Махмуд Эсамбаев (Мусаев) - страница 292

Что бы я ни танцевал — подлинные народные пляски или сочиненные новеллы, о чем бы я ни думал, куда бы я ни ехал, мне хочется без конца рассказывать людям, как прекрасен и солнечен мир, мне хочется, чтобы, посмотрев мои танцы, они учились беречь мир, как самое дорогое, что есть у человека, мне хочется, чтобы они полюбили нашу огромную страну, которую недаром называют во всем мире «родиной танца».

Недавно я выступал на сцене Ленинградского хореографического училища. Нет слов, чтобы передать волнение, испытанное мною в минуты, когда мои «Золотой бог», «Автомат», «Макумба» и «Чабан» пришли на сцену этого великого школьного театра.

Здесь я увидел детей из всех республик Советского Союза и из множества зарубежных стран. Светловолосые и смуглокожие, веснушчатые и чернобровые — дети земли, каков бы ни был цвет их кожи, как бы далека ни была их родина, учатся здесь прекрасному искусству балета. И я вновь подумал о том, как велика и благородна страна, которая дарит детям всех народов земли высокую радость — радость танца».

* * *

Он умер 7 января 2000 года…

Незадолго до смерти Махмуд пришел в соборную мечеть к Равилю Гайнутдину. Главный муфтий России совершил молитву и благословил поступок — решение сердца Махмуда. Затем был совершен намаз. Махмуд совершил молитву впервые и был счастлив, словно его оставили все болезни и беды.

О том, что было потом, вспоминает генерал Асланбек Аслаханов:

«Получилось так, что я был у Махмуда за день до смерти. Мы о чем-то говорили. Потом он замолчал, посмотрел на меня и очень серьезно сказал: «Знаешь, я скоро умру».

Как, видимо, все люди в таких случаях, я понес привычную оптимистическую чепуху и даже пошутил, что у нас на Кавказе в семьдесят лет человек только превращается из юноши в мужчину. Вспомнил его отца Алисултана (прожившего больше ста лет) и сказал, что Махмуду нужно хотя бы до отцовского возраста дотянуть. Начал рассказывать, как мы с ним скоро вместе поедем в Старые Атаги. Как выпьем там живой воды из Аргуна и он сразу забудет обо всех болезнях и станет молодым джигитом. Махмуд слушал меня, не перебивая, и, кажется, с удовольствием ненадолго вернулся в детство.

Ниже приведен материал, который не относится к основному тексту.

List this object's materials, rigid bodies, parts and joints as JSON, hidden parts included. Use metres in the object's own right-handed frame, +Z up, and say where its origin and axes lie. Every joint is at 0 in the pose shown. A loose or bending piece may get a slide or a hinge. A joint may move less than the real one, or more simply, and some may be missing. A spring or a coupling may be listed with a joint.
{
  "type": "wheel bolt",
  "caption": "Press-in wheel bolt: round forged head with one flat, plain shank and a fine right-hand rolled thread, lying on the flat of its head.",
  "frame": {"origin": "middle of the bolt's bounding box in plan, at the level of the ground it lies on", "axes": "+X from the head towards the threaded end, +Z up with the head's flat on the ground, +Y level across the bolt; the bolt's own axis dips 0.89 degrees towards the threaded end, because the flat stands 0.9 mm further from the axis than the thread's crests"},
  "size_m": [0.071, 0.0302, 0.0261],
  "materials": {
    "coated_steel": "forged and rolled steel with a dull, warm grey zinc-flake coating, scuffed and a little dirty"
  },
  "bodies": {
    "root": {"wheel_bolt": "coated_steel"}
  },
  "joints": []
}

Потом вздохнул и снова повторил, что он не шутит и знает, что срок его жизни кончается, поднял худую тонкую руку, не давая мне возразить.

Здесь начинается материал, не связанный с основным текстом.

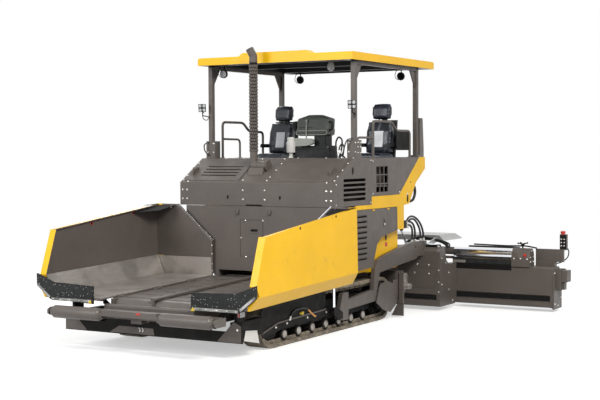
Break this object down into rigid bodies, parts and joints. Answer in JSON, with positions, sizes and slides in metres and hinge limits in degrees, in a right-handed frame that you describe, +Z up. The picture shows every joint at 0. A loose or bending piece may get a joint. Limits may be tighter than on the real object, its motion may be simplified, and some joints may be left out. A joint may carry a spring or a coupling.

— У меня есть к тебе одна просьба, — тихо сказал он. — Когда я умру, похороните меня в Старых Атагах.

После таких слов возможность увиливать от серьезного разговора и нести жизнерадостную чепуху исчезла.

— Рано или поздно все мы умрем, — сказал я. — На то воля Аллаха. Но я думаю, что тебя не надо хоронить в Старых Атагах, по крайней мере сейчас, пока обстановка в Чечне такая сложная. Пойми, Махмуд, ты человек, которого знает весь мир. После твоей смерти множество людей захотят побывать на твоей могиле. В Старые Атаги они еще не скоро смогут приехать спокойно. Люди любят тебя, и ты любишь людей. Нужно позаботиться о них. Вот почему я думаю, что тебе нужно быть похороненным в Москве.